Moving this logic into the XmlReader or Stream allows the logic to execute as the message is read by BizTalk.  And no - we don't just simply move the location of the logic from the pipeline component to one of these XmlReader or Stream classes - we need to change the way we actually achieve it too, otherwise we are just moving the issue.  As stated earlier, designing and writing these classes will be covered in future posts.

To tie our custom streams in with BizTalk, the BizTalk message part allows setting the Data property, which is actually of type Stream.  Therefore, we can set this property to our custom stream implementation and as a result when the stream is read our processing will execute.

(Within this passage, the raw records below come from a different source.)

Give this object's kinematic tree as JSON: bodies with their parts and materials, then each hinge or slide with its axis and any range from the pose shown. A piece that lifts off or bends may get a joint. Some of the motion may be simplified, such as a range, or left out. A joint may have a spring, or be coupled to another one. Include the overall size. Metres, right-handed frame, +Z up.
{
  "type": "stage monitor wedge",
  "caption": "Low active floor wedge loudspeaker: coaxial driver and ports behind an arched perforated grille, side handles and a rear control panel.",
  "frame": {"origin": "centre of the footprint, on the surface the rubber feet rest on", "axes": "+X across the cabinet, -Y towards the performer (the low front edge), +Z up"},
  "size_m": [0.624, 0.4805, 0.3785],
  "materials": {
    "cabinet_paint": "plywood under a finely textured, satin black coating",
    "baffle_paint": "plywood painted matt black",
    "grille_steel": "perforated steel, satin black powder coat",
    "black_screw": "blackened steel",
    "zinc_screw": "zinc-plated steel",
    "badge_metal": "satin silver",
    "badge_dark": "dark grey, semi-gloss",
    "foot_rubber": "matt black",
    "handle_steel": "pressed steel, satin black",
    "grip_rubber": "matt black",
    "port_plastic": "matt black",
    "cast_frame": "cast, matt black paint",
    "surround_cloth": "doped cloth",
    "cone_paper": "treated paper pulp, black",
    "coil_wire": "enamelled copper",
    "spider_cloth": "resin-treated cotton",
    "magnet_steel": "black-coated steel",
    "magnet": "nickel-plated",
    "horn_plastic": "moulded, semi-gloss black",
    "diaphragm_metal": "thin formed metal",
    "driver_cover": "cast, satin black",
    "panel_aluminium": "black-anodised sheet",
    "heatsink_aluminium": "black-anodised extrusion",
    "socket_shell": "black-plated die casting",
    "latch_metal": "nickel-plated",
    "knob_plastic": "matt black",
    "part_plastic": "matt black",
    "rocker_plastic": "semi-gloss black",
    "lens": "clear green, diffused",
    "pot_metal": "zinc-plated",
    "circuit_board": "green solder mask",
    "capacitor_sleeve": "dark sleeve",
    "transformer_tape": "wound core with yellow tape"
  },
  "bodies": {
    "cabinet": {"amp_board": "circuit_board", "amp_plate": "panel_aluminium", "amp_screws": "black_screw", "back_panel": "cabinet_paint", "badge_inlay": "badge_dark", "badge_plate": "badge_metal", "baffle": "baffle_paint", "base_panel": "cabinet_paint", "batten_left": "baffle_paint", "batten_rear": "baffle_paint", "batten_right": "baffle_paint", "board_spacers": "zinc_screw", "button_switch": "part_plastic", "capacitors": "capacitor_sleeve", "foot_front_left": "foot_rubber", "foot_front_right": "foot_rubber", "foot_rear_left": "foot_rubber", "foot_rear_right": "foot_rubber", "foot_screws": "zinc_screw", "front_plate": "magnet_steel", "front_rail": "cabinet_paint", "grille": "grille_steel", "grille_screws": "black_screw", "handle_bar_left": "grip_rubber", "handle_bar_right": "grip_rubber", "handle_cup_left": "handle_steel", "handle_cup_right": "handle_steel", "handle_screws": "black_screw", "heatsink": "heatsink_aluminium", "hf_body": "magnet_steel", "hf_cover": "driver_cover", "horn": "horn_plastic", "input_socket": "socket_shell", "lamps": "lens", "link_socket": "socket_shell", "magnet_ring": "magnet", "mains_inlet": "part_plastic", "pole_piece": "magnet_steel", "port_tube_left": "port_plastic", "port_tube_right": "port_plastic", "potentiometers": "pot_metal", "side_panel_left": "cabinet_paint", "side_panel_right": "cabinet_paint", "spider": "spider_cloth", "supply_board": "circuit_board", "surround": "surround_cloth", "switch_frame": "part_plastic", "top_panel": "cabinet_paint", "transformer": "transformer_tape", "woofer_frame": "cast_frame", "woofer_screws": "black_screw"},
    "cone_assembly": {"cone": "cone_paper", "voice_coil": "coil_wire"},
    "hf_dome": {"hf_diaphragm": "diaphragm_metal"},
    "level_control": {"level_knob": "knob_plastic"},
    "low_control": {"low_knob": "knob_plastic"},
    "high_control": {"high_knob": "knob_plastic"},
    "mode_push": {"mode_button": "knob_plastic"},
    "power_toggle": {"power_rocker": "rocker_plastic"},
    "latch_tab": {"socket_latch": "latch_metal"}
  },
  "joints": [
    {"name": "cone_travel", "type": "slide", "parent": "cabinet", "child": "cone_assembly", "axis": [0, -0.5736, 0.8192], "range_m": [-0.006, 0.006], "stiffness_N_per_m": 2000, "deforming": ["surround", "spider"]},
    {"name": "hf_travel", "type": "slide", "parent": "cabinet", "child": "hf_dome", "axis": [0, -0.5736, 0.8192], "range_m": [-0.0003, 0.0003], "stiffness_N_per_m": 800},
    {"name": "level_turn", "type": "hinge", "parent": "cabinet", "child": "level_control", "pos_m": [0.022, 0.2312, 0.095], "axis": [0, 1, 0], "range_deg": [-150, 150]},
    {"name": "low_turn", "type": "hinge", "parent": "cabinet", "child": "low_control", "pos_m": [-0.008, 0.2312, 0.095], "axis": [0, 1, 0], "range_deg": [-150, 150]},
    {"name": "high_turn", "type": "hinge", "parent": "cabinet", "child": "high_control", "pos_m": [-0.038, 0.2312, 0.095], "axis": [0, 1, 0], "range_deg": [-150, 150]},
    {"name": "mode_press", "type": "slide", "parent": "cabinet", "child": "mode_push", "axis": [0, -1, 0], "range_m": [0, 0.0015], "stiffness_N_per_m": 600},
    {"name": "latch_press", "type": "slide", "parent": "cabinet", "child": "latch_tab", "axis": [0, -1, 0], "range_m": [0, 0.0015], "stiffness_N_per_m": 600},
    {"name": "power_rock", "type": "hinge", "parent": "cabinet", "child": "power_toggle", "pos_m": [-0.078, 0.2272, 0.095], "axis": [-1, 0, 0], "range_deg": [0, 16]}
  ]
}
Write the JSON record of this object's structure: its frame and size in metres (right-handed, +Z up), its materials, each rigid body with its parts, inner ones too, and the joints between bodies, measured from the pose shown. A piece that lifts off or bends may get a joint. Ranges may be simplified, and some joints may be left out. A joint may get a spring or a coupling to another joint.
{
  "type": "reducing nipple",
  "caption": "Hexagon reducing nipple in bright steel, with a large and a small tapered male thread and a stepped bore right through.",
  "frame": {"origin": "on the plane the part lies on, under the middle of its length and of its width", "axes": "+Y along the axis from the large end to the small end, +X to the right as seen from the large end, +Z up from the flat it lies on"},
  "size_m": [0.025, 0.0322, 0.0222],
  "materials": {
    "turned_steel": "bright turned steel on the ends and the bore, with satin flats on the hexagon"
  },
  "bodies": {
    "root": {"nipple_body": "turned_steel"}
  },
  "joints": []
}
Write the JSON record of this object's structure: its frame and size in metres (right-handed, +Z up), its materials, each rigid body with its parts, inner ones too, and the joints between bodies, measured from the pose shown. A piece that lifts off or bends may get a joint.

Therefore, when a pipeline that contains components which have been designed in a streaming manner is executed by BizTalk, the behaviour is this (NOTE: this ignores per-instance configuration calls to Load which are a result of overriding properties in the send/receive location.  I have posted here about how per instance affects calls to Load):

  1. The Load method is called by BizTalk for each component in order of pipeline location
  2. The Execute method is called on component 1 by BizTalk
  3. Component 1 creates a new instance of a custom Stream (and optionally a custom XmlReader) and sets this as the return message part's Data property.  The source of data for the reader/stream is the set to the inbound stream.  The custom reader/stream will perform the actual processing (Eg. modification to data or promotions to the message context based on the data etc).  However, this will not occur until the stream that was passed back starts to be read by the next component in the pipeline, or BizTalk (in the case where it was the last component in the pipeline)
  4. BizTalk calls component 2's Execute method, passing to it the message returned from component 1.  Therefore, when component 2 accesses the message's Data property, it is actually retrieving a reference to the stream attached by component 1
  5. Component 2 does the same as component 1.  Note that no data has been read yet, but each component is wrapping another layer of stream around the stream it received
  6. Steps 4 and 5 are repeated for each component in the pipeline, passing in the message returned by the prior component
  7. Depending on whether the pipeline is a receive or a send pipeline - the BizTalk messaging engine (for receive pipelines) or the BizTalk send adapter (for send pipelines) retrieves a reference to the message, which was returned by the last component in the pipeline
  8. The message's Data stream is read by BizTalk or the send adapter.  This is the outermost stream in the layers of wrapped streams.  Therefore the data output by this stream is the net effect of all modifications made by inner streams (I.e the modifications made to the data by each inner stream are present in the data that is read here)
  9. For receive pipelines, the resulting data is pushed into the message box database.  For send pipelines, the data is sent by the adapter to the external system

In an attempt to visualise the difference, here are a couple of screen shots from the slide deck of my presentation at the Toronto BTUG.  This first one shows a pipeline (laying horizontally to show execution will occur L-R) with in memory style components.  The red cogs represent both a call to the component's Execute method, and that the processing logic is going to occur at the same time as the Execute call (the slide was animated to show the left most component executes, then each one individually through to the right most one):

In Memory Execution

Next is the corresponding slide for the streaming pipeline.  This time, the yellow lightning bolts indicate the call to the component's Execute method (again, the slide was animated to show the Execute call to the left most component through to the right most one).  However, this time the red cogs (which represents the processing each component is doing) are separate, and don't actually appear until after the right most component's Execute method has completed.  The database shape represents the BizTalk message box database, and the red "no smoking" sign represents fresh air for all, and also the BizTalk messaging engine which is reading the stream at the end of the pipeline.  In the slide version, which bamboozled viewers with a display of amazing PowerPoint animations never seen before at a local user group, once the last Execute method had run, the no smoking sign spun (indicating it was reading the outermost stream, which would have been set by the last component in the pipeline), pulling data through all wrapped streams that had been wired up by the pipeline components.  This resulted in the cogs spinning as well (indicating the processing was taking place in the streams as the data was read through them).  The small arrows indicate the data moving from the left side (from the receive adapter) to the right side as it is read, and then up to the message box as it is incrementally pushed into it.  I hope all that saw this wacky display of animations appreciated it, even if not for the technical knowledge it was attempting to convey, but for the fact it took me ages to figure out how to use PowerPoint animations.

Streaming Execution

 

 

Well I think that about covers enough of the high level details before being able to dig down into the specifics of how the custom implementations of Stream and XmlReader work.  The next post will get into these details, but may also seem a bit of a detour at first.  However it is also key to understanding the overall picture.  This post will look into "chaining" the XmlReader and XmlWriter together.